Have you ever seen someone from across the room at a conference or company meeting, and you can tell right away they are confident, certain, comfortable, proud, and accomplished? Now, have you also seen someone from across the room and immediately you knew they were feeling uncomfortable, shy, intimidated, unsure, and unfitting? How did you know?
Because body language speaks the loudest. Because unspoken behaviors make a greater impact than spoken words alone. Because people believe what they see over what they hear.

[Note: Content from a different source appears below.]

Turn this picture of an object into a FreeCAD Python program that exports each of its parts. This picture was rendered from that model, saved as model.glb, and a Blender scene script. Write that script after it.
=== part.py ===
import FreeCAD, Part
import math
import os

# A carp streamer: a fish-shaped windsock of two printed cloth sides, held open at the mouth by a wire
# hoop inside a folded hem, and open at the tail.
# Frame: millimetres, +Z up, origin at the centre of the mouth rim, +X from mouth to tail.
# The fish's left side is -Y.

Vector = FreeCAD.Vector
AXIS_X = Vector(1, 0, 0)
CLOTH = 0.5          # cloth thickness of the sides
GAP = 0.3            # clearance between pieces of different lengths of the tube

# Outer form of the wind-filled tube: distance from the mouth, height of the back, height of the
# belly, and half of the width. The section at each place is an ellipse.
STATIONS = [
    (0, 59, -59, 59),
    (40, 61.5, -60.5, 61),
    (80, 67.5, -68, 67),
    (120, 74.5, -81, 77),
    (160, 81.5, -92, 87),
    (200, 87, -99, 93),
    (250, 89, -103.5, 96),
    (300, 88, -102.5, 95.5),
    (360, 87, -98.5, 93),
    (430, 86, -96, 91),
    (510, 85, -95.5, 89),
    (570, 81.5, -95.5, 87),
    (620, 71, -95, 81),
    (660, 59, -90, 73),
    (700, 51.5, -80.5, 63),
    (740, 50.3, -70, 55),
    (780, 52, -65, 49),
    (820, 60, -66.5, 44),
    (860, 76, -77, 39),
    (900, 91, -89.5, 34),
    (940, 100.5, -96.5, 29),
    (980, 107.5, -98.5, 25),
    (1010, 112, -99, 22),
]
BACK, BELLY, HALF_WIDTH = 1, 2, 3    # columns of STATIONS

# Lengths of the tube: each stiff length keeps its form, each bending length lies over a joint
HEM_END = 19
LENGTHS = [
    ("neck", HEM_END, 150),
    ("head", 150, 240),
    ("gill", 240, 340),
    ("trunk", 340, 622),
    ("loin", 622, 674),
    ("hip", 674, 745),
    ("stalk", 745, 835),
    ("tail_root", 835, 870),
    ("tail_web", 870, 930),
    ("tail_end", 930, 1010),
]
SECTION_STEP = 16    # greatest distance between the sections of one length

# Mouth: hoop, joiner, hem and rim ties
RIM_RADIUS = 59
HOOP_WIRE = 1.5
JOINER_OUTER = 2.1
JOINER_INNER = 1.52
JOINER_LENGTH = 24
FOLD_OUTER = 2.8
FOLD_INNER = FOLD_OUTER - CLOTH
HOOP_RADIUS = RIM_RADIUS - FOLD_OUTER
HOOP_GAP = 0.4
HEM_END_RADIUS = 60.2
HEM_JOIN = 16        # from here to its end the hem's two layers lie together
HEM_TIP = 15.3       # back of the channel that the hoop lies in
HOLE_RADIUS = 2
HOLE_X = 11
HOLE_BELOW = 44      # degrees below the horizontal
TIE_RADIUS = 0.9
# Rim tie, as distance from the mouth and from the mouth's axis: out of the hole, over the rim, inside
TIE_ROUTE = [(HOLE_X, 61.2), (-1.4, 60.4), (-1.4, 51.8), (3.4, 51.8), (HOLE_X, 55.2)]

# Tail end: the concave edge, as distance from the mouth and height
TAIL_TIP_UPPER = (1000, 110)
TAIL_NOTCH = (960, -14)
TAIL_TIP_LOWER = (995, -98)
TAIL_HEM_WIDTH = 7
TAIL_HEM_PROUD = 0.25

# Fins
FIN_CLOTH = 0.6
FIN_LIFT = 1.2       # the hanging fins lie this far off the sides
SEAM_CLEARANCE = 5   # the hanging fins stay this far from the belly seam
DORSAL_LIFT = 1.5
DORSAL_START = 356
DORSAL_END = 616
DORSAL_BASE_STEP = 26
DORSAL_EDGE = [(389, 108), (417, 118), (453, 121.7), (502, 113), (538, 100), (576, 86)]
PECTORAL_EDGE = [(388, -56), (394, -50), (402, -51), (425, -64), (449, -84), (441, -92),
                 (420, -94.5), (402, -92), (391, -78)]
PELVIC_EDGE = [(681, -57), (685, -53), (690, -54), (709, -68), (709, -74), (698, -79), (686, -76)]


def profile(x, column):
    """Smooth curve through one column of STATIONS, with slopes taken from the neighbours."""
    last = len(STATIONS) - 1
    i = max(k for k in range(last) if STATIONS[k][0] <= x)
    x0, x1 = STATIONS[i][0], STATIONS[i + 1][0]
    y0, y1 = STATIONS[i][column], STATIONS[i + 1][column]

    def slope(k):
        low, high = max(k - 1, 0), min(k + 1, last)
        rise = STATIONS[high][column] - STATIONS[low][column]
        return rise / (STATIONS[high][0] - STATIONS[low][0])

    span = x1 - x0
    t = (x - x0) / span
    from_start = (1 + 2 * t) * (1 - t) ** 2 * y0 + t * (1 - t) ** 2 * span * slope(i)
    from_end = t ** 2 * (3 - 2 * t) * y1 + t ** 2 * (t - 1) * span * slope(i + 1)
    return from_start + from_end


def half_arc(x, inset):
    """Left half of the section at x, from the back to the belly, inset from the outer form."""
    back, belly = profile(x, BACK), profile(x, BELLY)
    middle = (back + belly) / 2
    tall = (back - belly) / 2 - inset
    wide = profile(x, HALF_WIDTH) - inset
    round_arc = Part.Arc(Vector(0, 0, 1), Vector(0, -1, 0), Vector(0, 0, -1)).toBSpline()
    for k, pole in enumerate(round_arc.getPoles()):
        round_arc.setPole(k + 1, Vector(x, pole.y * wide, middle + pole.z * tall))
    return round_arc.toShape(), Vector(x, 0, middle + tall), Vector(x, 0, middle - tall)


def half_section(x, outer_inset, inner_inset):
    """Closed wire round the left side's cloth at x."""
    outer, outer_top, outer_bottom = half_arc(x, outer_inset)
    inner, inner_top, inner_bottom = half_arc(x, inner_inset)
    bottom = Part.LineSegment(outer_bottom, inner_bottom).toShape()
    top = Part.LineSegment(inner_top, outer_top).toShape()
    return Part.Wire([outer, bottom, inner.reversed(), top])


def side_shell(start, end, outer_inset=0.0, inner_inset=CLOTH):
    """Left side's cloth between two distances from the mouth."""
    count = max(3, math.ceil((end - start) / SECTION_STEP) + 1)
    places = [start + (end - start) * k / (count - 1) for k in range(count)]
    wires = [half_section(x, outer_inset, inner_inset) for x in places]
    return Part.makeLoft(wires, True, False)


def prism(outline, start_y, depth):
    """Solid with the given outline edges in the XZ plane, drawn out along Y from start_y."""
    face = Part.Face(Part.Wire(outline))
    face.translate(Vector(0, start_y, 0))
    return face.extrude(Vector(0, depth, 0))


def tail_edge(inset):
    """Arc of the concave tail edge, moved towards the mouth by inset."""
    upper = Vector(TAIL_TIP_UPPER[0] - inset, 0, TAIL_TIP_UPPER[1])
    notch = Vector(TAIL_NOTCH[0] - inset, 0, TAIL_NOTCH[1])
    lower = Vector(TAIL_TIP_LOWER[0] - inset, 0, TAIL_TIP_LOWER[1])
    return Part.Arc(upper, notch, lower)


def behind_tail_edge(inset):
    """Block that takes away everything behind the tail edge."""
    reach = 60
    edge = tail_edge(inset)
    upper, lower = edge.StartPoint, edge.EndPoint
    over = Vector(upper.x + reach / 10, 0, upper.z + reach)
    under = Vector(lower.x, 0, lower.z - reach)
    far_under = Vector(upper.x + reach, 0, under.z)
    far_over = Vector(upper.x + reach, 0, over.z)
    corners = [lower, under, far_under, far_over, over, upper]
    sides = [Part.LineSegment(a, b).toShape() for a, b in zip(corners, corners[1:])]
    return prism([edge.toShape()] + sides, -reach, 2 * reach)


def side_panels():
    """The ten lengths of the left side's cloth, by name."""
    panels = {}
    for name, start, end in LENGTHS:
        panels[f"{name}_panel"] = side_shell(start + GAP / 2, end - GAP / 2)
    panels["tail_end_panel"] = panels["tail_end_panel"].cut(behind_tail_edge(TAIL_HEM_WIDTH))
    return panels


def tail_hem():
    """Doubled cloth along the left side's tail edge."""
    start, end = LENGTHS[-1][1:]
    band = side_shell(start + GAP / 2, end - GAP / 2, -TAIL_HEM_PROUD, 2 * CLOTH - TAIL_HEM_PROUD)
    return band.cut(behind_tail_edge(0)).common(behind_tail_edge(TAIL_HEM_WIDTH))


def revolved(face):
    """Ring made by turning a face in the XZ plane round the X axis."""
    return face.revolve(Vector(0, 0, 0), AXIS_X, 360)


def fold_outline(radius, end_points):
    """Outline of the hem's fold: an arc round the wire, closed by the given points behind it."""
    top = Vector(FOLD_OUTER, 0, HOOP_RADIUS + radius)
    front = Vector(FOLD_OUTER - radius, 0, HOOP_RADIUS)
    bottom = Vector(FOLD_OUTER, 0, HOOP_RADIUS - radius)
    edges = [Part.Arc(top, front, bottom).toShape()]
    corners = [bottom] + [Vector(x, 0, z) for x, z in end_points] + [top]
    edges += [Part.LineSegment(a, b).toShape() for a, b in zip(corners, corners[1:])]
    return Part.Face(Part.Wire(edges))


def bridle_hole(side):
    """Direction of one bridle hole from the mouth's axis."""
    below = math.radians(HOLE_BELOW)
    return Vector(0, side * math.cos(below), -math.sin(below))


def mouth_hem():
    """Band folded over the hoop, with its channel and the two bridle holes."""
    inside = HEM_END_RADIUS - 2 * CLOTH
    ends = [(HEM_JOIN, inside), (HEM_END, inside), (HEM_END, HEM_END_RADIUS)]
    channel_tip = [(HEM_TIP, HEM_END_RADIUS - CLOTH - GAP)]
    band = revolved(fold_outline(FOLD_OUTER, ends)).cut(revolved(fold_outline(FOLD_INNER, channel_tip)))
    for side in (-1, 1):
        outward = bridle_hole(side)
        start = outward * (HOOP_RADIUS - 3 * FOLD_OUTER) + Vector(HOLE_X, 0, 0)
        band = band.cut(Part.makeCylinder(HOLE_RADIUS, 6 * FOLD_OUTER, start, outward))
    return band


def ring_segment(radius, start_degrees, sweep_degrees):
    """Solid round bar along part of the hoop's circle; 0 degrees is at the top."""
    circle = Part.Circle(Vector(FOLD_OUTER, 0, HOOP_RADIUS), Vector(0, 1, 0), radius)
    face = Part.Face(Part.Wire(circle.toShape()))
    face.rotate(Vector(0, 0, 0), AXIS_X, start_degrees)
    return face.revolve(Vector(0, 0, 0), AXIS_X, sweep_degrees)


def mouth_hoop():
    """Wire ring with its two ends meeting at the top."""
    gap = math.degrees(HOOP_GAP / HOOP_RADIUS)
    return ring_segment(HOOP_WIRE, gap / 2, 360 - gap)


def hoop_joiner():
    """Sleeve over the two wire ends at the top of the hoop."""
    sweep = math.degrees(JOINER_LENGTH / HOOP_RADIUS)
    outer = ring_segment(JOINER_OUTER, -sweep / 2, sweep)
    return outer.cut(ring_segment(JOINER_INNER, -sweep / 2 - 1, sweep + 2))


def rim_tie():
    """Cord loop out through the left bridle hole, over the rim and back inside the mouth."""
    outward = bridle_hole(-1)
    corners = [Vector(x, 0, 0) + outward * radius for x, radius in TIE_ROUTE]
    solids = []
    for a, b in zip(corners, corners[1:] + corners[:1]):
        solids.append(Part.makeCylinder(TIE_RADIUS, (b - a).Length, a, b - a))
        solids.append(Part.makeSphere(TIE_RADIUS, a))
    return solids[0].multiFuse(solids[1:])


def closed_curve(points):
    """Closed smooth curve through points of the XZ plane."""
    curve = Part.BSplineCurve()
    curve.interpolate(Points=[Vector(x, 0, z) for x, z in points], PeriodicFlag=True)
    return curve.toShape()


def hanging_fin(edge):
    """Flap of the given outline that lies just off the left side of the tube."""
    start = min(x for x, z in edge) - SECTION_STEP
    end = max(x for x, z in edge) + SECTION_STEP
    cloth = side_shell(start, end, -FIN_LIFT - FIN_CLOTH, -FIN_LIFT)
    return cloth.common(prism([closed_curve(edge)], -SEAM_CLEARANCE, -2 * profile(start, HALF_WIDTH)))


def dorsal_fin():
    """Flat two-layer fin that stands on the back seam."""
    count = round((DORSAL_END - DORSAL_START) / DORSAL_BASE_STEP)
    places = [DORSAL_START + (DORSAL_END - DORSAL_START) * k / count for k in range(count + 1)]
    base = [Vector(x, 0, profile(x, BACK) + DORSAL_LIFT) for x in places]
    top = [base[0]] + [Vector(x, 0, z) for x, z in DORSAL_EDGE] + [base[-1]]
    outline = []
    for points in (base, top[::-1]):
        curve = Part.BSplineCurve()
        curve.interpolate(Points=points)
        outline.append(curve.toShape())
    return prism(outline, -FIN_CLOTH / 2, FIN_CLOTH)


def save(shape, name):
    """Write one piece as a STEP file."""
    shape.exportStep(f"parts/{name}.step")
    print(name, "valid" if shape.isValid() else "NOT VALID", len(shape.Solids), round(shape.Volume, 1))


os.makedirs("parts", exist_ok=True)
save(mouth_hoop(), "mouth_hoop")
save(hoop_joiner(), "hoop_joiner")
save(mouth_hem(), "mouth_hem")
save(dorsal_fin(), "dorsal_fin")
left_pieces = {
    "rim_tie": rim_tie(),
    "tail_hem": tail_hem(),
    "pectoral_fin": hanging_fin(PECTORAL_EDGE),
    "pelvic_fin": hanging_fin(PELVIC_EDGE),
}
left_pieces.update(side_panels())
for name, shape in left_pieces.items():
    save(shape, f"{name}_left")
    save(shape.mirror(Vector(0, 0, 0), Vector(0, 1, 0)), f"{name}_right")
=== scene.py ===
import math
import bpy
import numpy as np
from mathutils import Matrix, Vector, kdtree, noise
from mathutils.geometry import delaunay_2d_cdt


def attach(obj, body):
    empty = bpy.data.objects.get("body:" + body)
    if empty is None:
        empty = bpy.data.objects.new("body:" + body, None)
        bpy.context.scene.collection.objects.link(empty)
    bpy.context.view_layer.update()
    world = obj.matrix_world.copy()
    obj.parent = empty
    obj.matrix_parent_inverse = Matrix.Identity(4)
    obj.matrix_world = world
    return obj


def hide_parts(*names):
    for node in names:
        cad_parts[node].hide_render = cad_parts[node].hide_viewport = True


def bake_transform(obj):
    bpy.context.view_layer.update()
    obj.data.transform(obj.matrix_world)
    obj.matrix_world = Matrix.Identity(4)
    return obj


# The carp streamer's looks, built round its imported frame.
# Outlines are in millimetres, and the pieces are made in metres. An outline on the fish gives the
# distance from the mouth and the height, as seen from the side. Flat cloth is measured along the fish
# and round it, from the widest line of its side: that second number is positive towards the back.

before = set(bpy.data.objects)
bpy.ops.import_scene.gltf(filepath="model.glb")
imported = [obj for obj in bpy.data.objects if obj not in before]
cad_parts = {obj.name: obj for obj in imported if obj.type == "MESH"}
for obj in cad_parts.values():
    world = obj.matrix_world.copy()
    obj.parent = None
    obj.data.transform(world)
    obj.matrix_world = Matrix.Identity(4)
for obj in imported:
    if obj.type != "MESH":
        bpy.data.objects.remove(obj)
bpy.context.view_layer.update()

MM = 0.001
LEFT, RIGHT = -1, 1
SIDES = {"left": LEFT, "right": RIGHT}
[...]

You don't have to say anything for someone to pick up on your signs. Your body language exudes your level of confidence and certainty with or without your words. To be like that first person, stop doing these seven things:
Own your tall. Stand tall, sit tall, speak tall. What does that look like? Shoulders back, chest out, chin up. Sit with a straight back. Speak slightly upward with your chin up.
Running your fingers through your hair is not cool. You combed it when you left your house, possibly even gelled or hairspray'd it. Now leave it alone. The more you move your hands toward your head, the more insecure you come off.
It's a bad habit. There are some moments when fidgeting just happens... learn to be aware of those moments and control it. Put your hands in your pockets. Keep them there if you need to do so. Sit on them if that works for you. Fidgeting shows nervousness and being nervous rarely works in your favor.
Avoiding eye contact is a deal breaker. Look at people. Make eye contact. Here's an easy trick, start with the 3-Second Rule. You only have to make eye contact for three seconds. That's it. You can look away and look back if you want, or not look at the person again. You've done your part. It's a good starting point.
Drop the stare. Blink. Look away. Don't freak people out with your frozen glare. It comes off creepy and completely uncouth. If someone has made eye contact with you and broken it, apply the 3-Second Rule in the opposite direction this time. Wait three seconds to see if they reconnect. If not, then look away.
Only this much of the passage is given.